Only after he was done with these tasks did he get around to creating “mankind in our image, in our likeness, so that they may rule over the fish in the sea and the birds in the sky, over the livestock and all the wild animals, and over all the creatures that move along the ground.”

But, yeah, it doesn’t say anything specifically about dinosaurs. On the other hand, if birds are dinosaurs then this might not be as much of a problem for Biblical Literalism as some people suspect.

Unless, of course, you keep reading. Because God seems to have created all these creatures without, at first, providing them anything to eat.
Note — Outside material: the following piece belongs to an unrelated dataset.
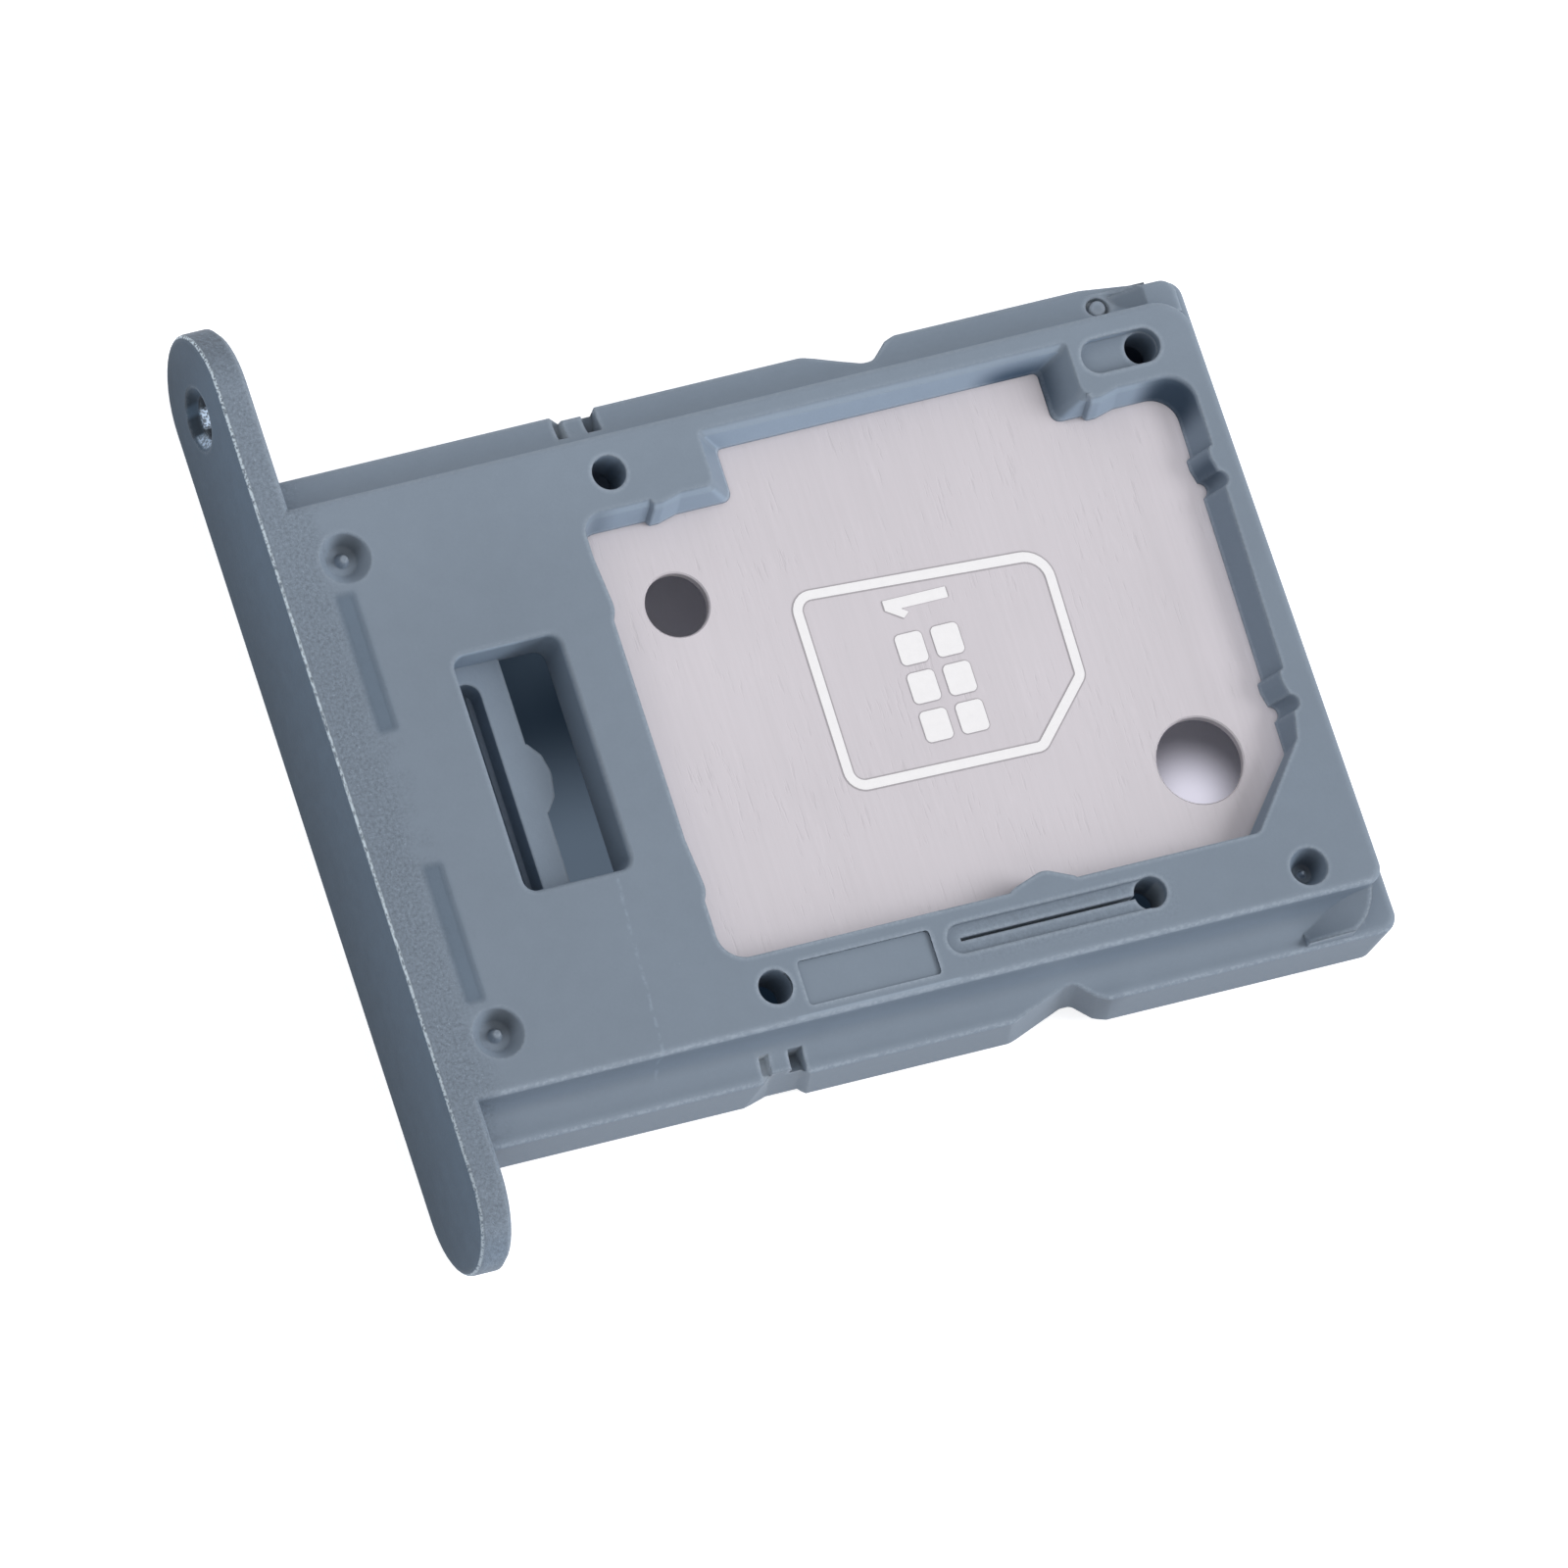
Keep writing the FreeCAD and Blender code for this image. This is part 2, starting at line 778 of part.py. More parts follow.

Now no shrub had yet appeared on the earth and no plant had yet sprung up, for the Lord God had not sent rain on the earth and there was no one to work the ground, but streams came up from the earth and watered the whole surface of the ground. Then the Lord God formed a man from the dust of the ground and breathed into his nostrils the breath of life, and the man became a living being.

Now the Lord God had planted a garden in the east, in Eden; and there he put the man he had formed.

Who can reconstruct a timeline from such gibberish?

All we can be certain about is that God put Adam and Eve in this garden of his, but Steve was most definitely not invited. And dinosaurs didn’t eat plants because there were no plants before Adam and Eve showed up, and Adam and Eve never saw no damn dinosaurs.

But, then you can solve this conundrum by positing that humans once lived with the dinosaurs. It makes perfect sense.

All of this would be no more honorable than picking on the special education kids on the short bus if it weren’t for things like this:

It ought to be the friendliest of soil for White House hopefuls looking to pad the resume with a little foreign policy experience: a trip to the United Kingdom.

So far this campaign season, however, the trips to England have been anything but merry for several prospective GOP candidates.

The latest to emerge scathed from a trip across the Atlantic Ocean is Wisconsin Gov. Scott Walker, who capped an appearance at the prestigious Chatham House think tank on Wednesday by avoiding a question about whether he believes in the theory of evolution.

“I’m going to punt on that one, as well,” Walker said at the end of a Q&A during which he also declined to answer questions about foreign policy. “That’s a question a politician shouldn’t be involved in one way or the other. So I’m going to leave that up to you.”

Evidently, Scott Walker thinks that the Christians Against Dinosaurs are a constituency he can’t afford to alienate if he hopes to win the Republican presidential nomination.

Unfortunately, he might be right about that.